The Typhon system represents a crucial advancement in the US Army’s arsenal. It is designed specifically for launching Raytheon’s SM-6 missiles and Tomahawk cruise missiles. It is positioned as a land-based system, Typhon fills the operational gap between the Precision Strike Missile (PrSM), with its range of 500 kilometers, and the future Long-Range Hypersonic Weapon (LRHW), which is projected to reach up to 2,776 kilometers.

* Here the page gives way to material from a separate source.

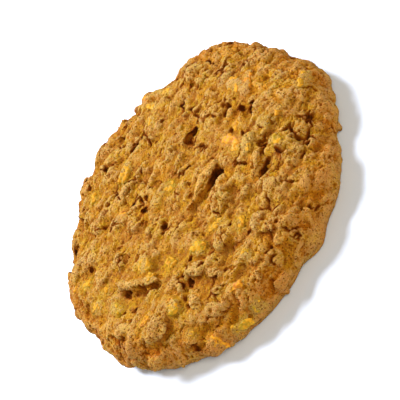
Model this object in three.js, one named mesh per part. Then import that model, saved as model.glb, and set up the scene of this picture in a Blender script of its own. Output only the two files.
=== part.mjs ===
// One apple pie cookie: thick, soft-baked oat dough with diced apple, lying flat with its craggy side up.
// Millimetres, +Z up. The origin is in the middle of the flat underside.
import * as THREE from "three";

// Driving dimensions of the round, level cookie that the crags are laid on. It is widest low, at its waist.
const RADIUS = 40;
const HEIGHT = 12.2;
const DOME = 1.2;
const SHOULDER = 13;
const WAIST = 3.8;
const HEEL = 3.4;

// The mesh: rings over the crust, each with six points more than the one inside it, then rings of the heel.
const CRUST_RINGS = 40;
const HEEL_RINGS = 4;
const RING_STEP = 6;

// Where the rim bulges or falls short, in degrees round it, with how far and half how wide in mm.
const RIM_BULGES = [
  { at: 5, out: -0.5, reach: 4 },
  { at: 36, out: 1.6, reach: 4.4 },
  { at: 54, out: -1.2, reach: 5 },
  { at: 75, out: -1.5, reach: 3 },
  { at: 88, out: 0.4, reach: 5 },
  { at: 125, out: -0.4, reach: 6 },
  { at: 137, out: -1.2, reach: 3.4 },
  { at: 149.5, out: 1.2, reach: 3.4 },
  { at: 173, out: -0.7, reach: 6 },
  { at: 203, out: 0.6, reach: 5 },
  { at: 250, out: 0.4, reach: 5 },
  { at: 270, out: -1.2, reach: 2.4 },
  { at: 279, out: 1.5, reach: 3.4 },
  { at: 297, out: 0.6, reach: 3.4 },
  { at: 317, out: -1.2, reach: 5.4 },
  { at: 341, out: 1.6, reach: 5.4 },
];

// Strips and dice of apple, and the biggest clods, that stand out of the crust: x and y of the middle, length
// and width, the turn of the length from +X in degrees, and how far each stands up.
const STANDING = {
  longStrip: { x: 4.8, y: -7.2, long: 13, wide: 4, turn: 7, up: 1.8 },
  nearSlab: { x: 9, y: -16, long: 17, wide: 8, turn: -12, up: 1.1 },
  leftRidge: { x: -22, y: -5.5, long: 13, wide: 5, turn: -52, up: 1.5 },
  toastedClod: { x: -29, y: -15.5, long: 13, wide: 9, turn: -35, up: 1.7 },
  farClod: { x: 28, y: 27, long: 11, wide: 7, turn: 130, up: 1.2 },
  toastedDie: { x: 27.3, y: 2, long: 8, wide: 6, turn: 65, up: 2.1 },
  brightDie: { x: -4, y: 21.4, long: 7, wide: 4.4, turn: 5, up: 1.5 },
  leftDie: { x: -18, y: -4, long: 6.4, wide: 5, turn: 75, up: 1.6 },
  paleDie: { x: 16, y: -12, long: 7.5, wide: 5.5, turn: 15, up: 1.9 },
  greenDie: { x: 24, y: -13, long: 8, wide: 4.6, turn: -6, up: 1.5 },
  rightStrip: { x: 21.5, y: -4, long: 8, wide: 3.6, turn: 25, up: 1.4 },
  nearDie: { x: -22.3, y: -20.5, long: 6, wide: 5, turn: 0, up: 1.5 },
  curledFlake: { x: -14, y: 13, long: 6.5, wide: 4.4, turn: -30, up: 1.6 },
  archedFlake: { x: -20, y: 4, long: 6, wide: 3.6, turn: 10, up: 1.3 },
  oliveDie: { x: -8, y: -17.5, long: 5.5, wide: 4, turn: 20, up: 1.2 },
  rimDie: { x: -27.4, y: -34.3, long: 6.5, wide: 5, turn: 35, up: 1.9 },
  rimFlake: { x: -20, y: -38, long: 6.5, wide: 4.4, turn: 25, up: 1.2 },
};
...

Strategic Significance of Typhon System

  • The SM-6 missiles integrated into Typhon serve primarily as short-range ballistic missiles capable of targeting land-based and maritime assets. They are earmarked as strategic weapons intended for high-value targets such as command centers and air defense installations.
  • Meanwhile, with their subsonic capabilities, the Tomahawk cruise missiles can strike targets up to 2,500 kilometers away, whether launched from warships or submarines in land-attack operations.
  • The full Medium-Range Capability (MRC) system comprises a battery operations center, four launchers, prime movers, and specially modified trailers, facilitating its mobility and operational flexibility.

Geopolitical Implications

  • The deployment of the Typhon system marked a significant shift in US military strategy in the Indo-Pacific, breaking a nearly four-decade hiatus since the signing of the US-Soviet Union Intermediate-Range Nuclear Forces (INF) Treaty in 1987.
  • The US withdrawal from the INF Treaty in 2019, citing violations by Russia and China's growing missile capabilities, paved the way for such deployments.
  • The presence of these systems in the Philippines has drawn sharp criticism from Beijing, which views them as destabilizing regional security.

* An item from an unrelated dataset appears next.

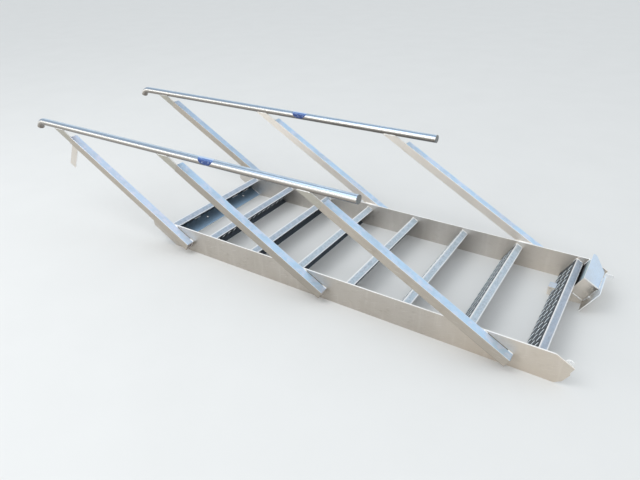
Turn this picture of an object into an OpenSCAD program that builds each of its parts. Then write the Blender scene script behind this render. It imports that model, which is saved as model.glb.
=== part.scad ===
// Lightweight aluminium boarding stair with handrails, lying on the lower edges of its stringers.
// X runs along the stringers from the top end to the foot end, Y across the stair, Z up.
// The origin is under the middle of the stair. In use the stair stands at pitch_angle,
// and everything that is then level or upright is placed with the module in_use().

/* [Flight] */
// Clear width between the two stringers
clear_width = 657; // [560:1:760]
// Number of treads
tread_count = 8; // [6:1:10]
// Distance from nosing to nosing along the stringers
tread_pitch = 250; // [235:1:265]
// Angle of the stair in use, from level
pitch_angle = 60.7; // [60:0.1:61.5]

/* [Stringers] */
// Height of the flat bar that a stringer is cut from
stringer_height = 120; // [116:1:130]
// Thickness of a stringer
stringer_t = 5; // [4:0.5:8]
// Level face behind the top nosing that rests against the landing
back_reach = 81; // [75:1:90]
// Length of stringer above the top nosing, along the stair
top_overrun = 112; // [100:1:130]
// Upright front cut at the foot, ahead of the bottom nosing
toe_reach = 40; // [36:1:50]
// Height of the bottom tread above the ground in use
bottom_rise = 127; // [120:1:132]
// Height of a toe's tip above the ground in use
toe_tip = 8; // [4:1:10]
// Bevel between the foot and the lower edge of a stringer
heel_bevel = 18; // [10:1:22]

/* [Treads] */
// Depth of a tread from its nosing to its back edge
tread_depth = 108; // [100:1:109]
// Thickness of the tread sheet
tread_t = 3; // [2:0.5:4]
// Height of a nosing above the lower edge of the stringer
nosing_rise = 107; // [107:1:112]
// Height of the folded front lip
nosing_lip = 32; // [26:1:36]
// Height of the folded back lip
back_lip = 26; // [18:1:26]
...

Capabilities and Implications

  • Enhanced Deterrence: With a range exceeding 1500 kilometers for Tomahawk missiles, the Typhoon strengthens the Philippines' deterrence capabilities against potential maritime threats in the South China Sea.
  • Precision Strike Potential: The inclusion of SM-6 missiles with a shorter range (around 240 kilometers) adds a layer of air defense capability for the Philippines.
  • Shifting Alliances: The deployment of a US-made system suggests a potential diversification of the Philippines' defense partnerships, potentially offering access to advanced weaponry and negotiating leverage.


The Philippines' strategic shift towards the Typhoon system reflects a desire for a more diversified defense portfolio. While the system offers potential benefits, it must be weighed against the financial burden, integration challenges, and potential for escalating regional tensions. The Philippines must chart a course that prioritizes strengthening its territorial defense while maintaining a stable regional environment.




Critically examine the potential benefits and challenges associated with the Typhoon weapon system for the Philippines. Discuss how this acquisition decision reflects broader trends in the region's defense strategies.